Metastatic disease in the breast

Breast. 2002 Dec;11(6):526-8. doi: 10.1054/brst.2002.0467.


Breast cancer is the commonest malignancy in women. However, metastatic involvement of the breast is relatively rare. Metastatic disease of the breast is therefore often an unexpected diagnosis in a female patient presenting with a breast mass. The commonest cause is spread from a contralateral breast carcinoma. Of solid tumors at other sites, the most common cancers to metastasize to the breast are, in declining order of frequency, malignant melanoma, lymphoma, lung cancer, ovarian carcinoma, soft tissue sarcoma, and gastrointestinal and genitourinary tumors. Besides these, metastases from osteosarcoma, thyroid neoplasms, and cervical, vaginal and endometrial carcinomas to the breast have been sporadically reported in the literature. A clinical presentation with pain, tenderness and discharge is distinctly unusual. A solitary lesion is the most common clinical presentation. Lesions that metastasize to the breast may produce changes that look similar to those of primary breast cancer on mammography, but they are more likely to be multiple, are frequently bilateral, and form a nidus of tumor cells that are usually round with fairly well-defined margins.
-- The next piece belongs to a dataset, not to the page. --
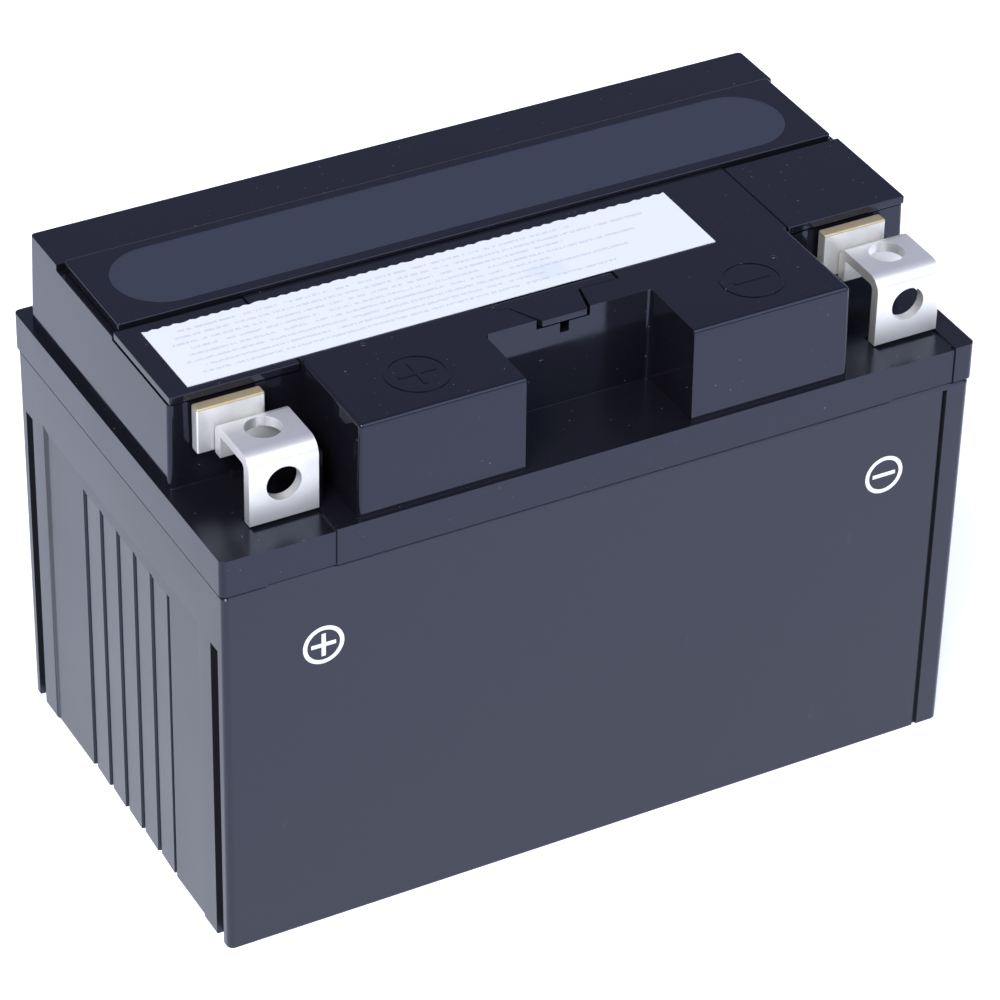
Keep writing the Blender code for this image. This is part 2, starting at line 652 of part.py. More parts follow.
def build_terminals():
    """Both terminals: screw strap, riser with pole, pole seal, resin and cover."""
    along_x = Matrix(((0, 0, 1), (1, 0, 0), (0, 1, 0)))
    for name, strap_middle, riser_middle in terminal_centres():
        strap = extruded_outline(name + "_terminal", strap_outline(), STRAP_WIDTH, TINNED, PARTS, along_x,
                                 Vector((strap_middle, 0, 0)))
        cut(strap, rods(name + "_front_hole", [(strap_middle, FRONT_HOLE_Z)], SCREW_RADIUS,
                        STRAP_FRONT - MM, STRAP_FRONT + STRAP_METAL + MM, ROUND_SEGMENTS, "Y"))
        cut(strap, rods(name + "_top_hole", [(strap_middle, TOP_HOLE_Y)], SCREW_RADIUS,
                        STRAP_TOP - STRAP_METAL - MM, STRAP_TOP + MM))
        smooth_round(strap.data)

        half = RISER_WIDTH / 2
        riser = box(name + "_riser", (riser_middle - half, RISER_FRONT, RISER_FOOT),
                    (riser_middle + half, RISER_REAR, RISER_TOP), TINNED, PARTS)
        tongue = TONGUE_WIDTH / 2
        join(riser, box(name + "_tongue", (riser_middle - tongue, RISER_REAR - MM, TONGUE_LOW),
                        (riser_middle + tongue, POLE_Y, TONGUE_HIGH)))
        join(riser, rods(name + "_pole", [(riser_middle, POLE_Y)], POLE_RADIUS, POLE_FOOT, TONGUE_HIGH))

        seal = [(POLE_RADIUS + FIT / 2, POLE_SEAL_HEIGHT), (POLE_SEAL_RADIUS, POLE_SEAL_HEIGHT),
                (POLE_SEAL_RADIUS, 0.0), (POLE_RADIUS + FIT / 2, 0.0)]
        turned(name + "_pole_seal", seal, RUBBER, (riser_middle, POLE_Y, WELL_FLOOR + FIT))

        resin = box(name + "_resin", (riser_middle - WELL_HALF + FIT, WELL_FRONT + FIT,
                                      WELL_FLOOR + 2 * FIT + POLE_SEAL_HEIGHT),
                    (riser_middle + WELL_HALF - FIT, WELL_REAR - FIT, COVER_UNDER - FIT - MM), RESIN, PARTS)
        cut(resin, box(name + "_tongue_room", (riser_middle - tongue - FIT, BODY_FRONT, TONGUE_LOW - FIT),
                       (riser_middle + tongue + FIT, POLE_Y, TONGUE_HIGH + FIT)))
        cut(resin, rods(name + "_pole_room", [(riser_middle, POLE_Y)], POLE_RADIUS + FIT, FLANGE_TOP,
                        TONGUE_HIGH + FIT))

        side = math.copysign(1, strap_middle)
        edges = sorted((side * (BLOCK_OUTER + FIT), side * (BODY_HALF_X - FIT / 2)))
        box(name + "_cover", (edges[0], BODY_FRONT + FIT / 2, COVER_UNDER),
            (edges[1], STRIP_FRONT - 2 * FIT, LID_TOP), LID_PLASTIC, PARTS)


def build_label():
    """The thin paper label on the front half of the top."""
    low = LID_TOP + LABEL_GAP
    box("top_label", (LABEL_LEFT, LABEL_FRONT, low), (LABEL_RIGHT, LABEL_REAR, low + LABEL_PAPER), PAPER, PARTS)


def comb_mesh(name, plates, lug_side):
    """One polarity's plates under a cast comb, about the cell's middle."""
    offset = STRAP_OFFSET * lug_side
    comb = box(name, (-COMB_HALF_X, offset - COMB_HALF_Y, COMB_LOW), (COMB_HALF_X, offset + COMB_HALF_Y, COMB_HIGH),
               None, CUTTERS)
    first = -(plates - 1) * PLATE_PITCH
    lugs = []
    leaves = []
    for index in range(plates):
        middle = first + 2 * index * PLATE_PITCH
        lugs.append(((middle - PLATE / 2, offset - LUG_HALF, PLATE_TOP - MM),
                     (middle + PLATE / 2, offset + LUG_HALF, COMB_LOW + MM)))
        leaves.append(((middle - PLATE / 2, -PLATE_HALF_DEPTH, PLATE_FOOT),
                       (middle + PLATE / 2, PLATE_HALF_DEPTH, PLATE_TOP)))
    join(comb, boxes(name + "_lugs", lugs))
    join(comb, boxes(name + "_leaves", leaves))
    bpy.context.view_layer.update()
    evaluated = comb.evaluated_get(bpy.context.evaluated_depsgraph_get())
    return bpy.data.meshes.new_from_object(evaluated)


def separator_mesh(name):
    """The glass mats of a cell: a leaf between each two plates, on one floor mat."""
    gaps = POSITIVE_PLATES + NEGATIVE_PLATES - 1
    floor = CASE_FLOOR + FIT
    reach = gaps / 2 * PLATE_PITCH
    mat = box(name, (-reach, -MAT_HALF_DEPTH, floor), (reach, MAT_HALF_DEPTH, floor + MAT_FLOOR), None, CUTTERS)
    leaves = []
    for index in range(gaps):
        middle = (index - (gaps - 1) / 2) * PLATE_PITCH
        leaves.append(((middle - MAT / 2, -MAT_HALF_DEPTH, floor + MAT_FLOOR / 2),
                       (middle + MAT / 2, MAT_HALF_DEPTH, MAT_TOP)))
    join(mat, boxes(name + "_leaves", leaves))
    bpy.context.view_layer.update()
    evaluated = mat.evaluated_get(bpy.context.evaluated_depsgraph_get())
    return bpy.data.meshes.new_from_object(evaluated)


def build_cells():
    """Six cells: positive comb, negative comb and mats, joined by five lead links."""
    positive = comb_mesh("positive_comb_model", POSITIVE_PLATES, -1)
    negative = comb_mesh("negative_comb_model", NEGATIVE_PLATES, 1)
    mats = separator_mesh("separator_model")
    for mesh, material in ((positive, OXIDE), (negative, SPONGE), (mats, GLASS_MAT)):
        mesh.materials.clear()
        mesh.materials.append(material)
    for index, centre in enumerate(cell_centres()):
        number = index + 1
        for name, mesh in (("positive_plates", positive), ("negative_plates", negative), ("separator", mats)):
            item = bpy.data.objects.new("%s_%d" % (name, number), mesh)
            item.location = (centre, 0.0, 0.0)
            item.rotation_euler.z = 0.0 if link_side(index) > 0 else math.pi
            PARTS.objects.link(item)
    half = CELL_PITCH / 2 - COMB_HALF_X - FIT
    for index, middle in enumerate(partition_centres()):
        place = (middle, link_side(index) * STRAP_OFFSET, LINK_HEIGHT)
        work = bmesh.new()
        add_rod(work, (0.0, 0.0), LINK_RADIUS, -half, half, SMALL_ROUND_SEGMENTS, "X")
        mesh = finish_bmesh(work, "cell_link_%d" % (index + 1))
        smooth_round(mesh)
        register_object("cell_link_%d" % (index + 1), mesh, LEAD, PARTS, place)


build_container()
build_lid()
build_plug_strip()
build_valve()
build_terminals()
build_label()
build_cells()
bpy.context.view_layer.update()
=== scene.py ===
"""Sealed motorcycle battery: the finished looks around its fixed CAD frame.

All lengths are metres in the frame's own axes: +X runs along the length to the
negative terminal, the terminals face -Y, and +Z is up.
"""

import math

import bmesh
import bpy
from bpy.props import FloatProperty, FloatVectorProperty, IntProperty, PointerProperty
from mathutils import Matrix, Vector


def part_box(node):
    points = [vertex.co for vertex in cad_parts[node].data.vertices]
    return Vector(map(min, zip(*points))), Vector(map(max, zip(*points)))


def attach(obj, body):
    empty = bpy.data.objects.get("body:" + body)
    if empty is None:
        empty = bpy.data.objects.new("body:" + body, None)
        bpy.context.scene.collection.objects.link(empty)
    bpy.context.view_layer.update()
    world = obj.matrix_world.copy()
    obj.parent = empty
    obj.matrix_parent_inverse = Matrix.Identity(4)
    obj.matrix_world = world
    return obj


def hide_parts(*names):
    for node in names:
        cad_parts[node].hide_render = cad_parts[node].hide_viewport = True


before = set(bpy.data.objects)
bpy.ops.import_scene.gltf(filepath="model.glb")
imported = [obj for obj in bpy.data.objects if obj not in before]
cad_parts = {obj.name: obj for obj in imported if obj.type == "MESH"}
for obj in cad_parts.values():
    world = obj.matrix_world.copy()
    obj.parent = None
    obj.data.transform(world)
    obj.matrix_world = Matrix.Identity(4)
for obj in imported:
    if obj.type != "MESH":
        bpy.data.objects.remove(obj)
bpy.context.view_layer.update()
for plain in bpy.data.materials:
    plain.name = "cad_" + plain.name

bl_info = {
    "name": "Motorcycle Battery",
    "version": (1, 0, 0),
    "blender": (4, 5, 0),
    "location": "View3D > Sidebar > Battery",
    "description": "Builds the detailed pieces, finishes and studio of a sealed motorcycle battery",
    "category": "Object",
}

MM = 0.001
FIT = 0.3 * MM
TOUCH = 0.05 * MM
OVERSHOOT = 4 * MM
CELLS = 6
SIDES = ("positive", "negative")

# Where the container's front is scuffed most: X of the middle, half the width, and lowest height, in mm.
SCUFF_MIDDLE = -43.0
SCUFF_HALF = 22.0
SCUFF_FOOT = 8.0

# The label's rows of print: distance between two rows in mm, and the span of rows counted from the front.
ROW_PITCH = 1.9
FIRST_ROW = 0.9
LAST_ROW = 9.3

# How far the flux stain runs down from a riser's top, in mm.
STAIN_DEPTH = 0.4

# How strongly the container's satin plastic and the lid's polished plastic mirror the room.
CASE_MIRROR = 0.43
LID_MIRROR = 0.49

# The room's light by the sine of the height above the horizon: its level and its colour.
ROOM_STOPS = ((0.0, 1.0, "horizon"), (0.10, 0.85, "horizon"), (0.30, 0.9, "ceiling"),
              (0.62, 0.97, "ceiling"), (0.9, 1.0, "ceiling"))

# The camera's sensor, in mm.
SENSOR_WIDTH = 36.0

# The vent cover's outline: the wide plate's front edge and cut corner, and the tongue in front of it.
VENT_FRONT = -20.9 * MM
VENT_CORNER = -18.6 * MM
VENT_CORNER_FACING = (-1.0, -1.3, 0.0)
TONGUE_ROOT = 1.9 * MM
TONGUE_LEFT = -5.3 * MM
TONGUE_RIGHT = 3.7 * MM
TONGUE_SPREAD_LEFT = 4.4 * MM
TONGUE_SPREAD_RIGHT = 2.0 * MM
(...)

Microcalcifications are not a distinguishing feature, and although their margins may be ill defined, spiculations are not commonly found. Diagnosis is generally achieved by means of fine-needle aspiration cytology or open biopsy of the breast masses. In recent reports, particular importance has been attached to the performance of fine-needle aspiration cytology diagnosis, to differentiate a metastasis from a second primary tumor, thus making it possible to avoid unnecessary mastectomy and ensure that appropriate chemotherapy and radiotherapy are implemented.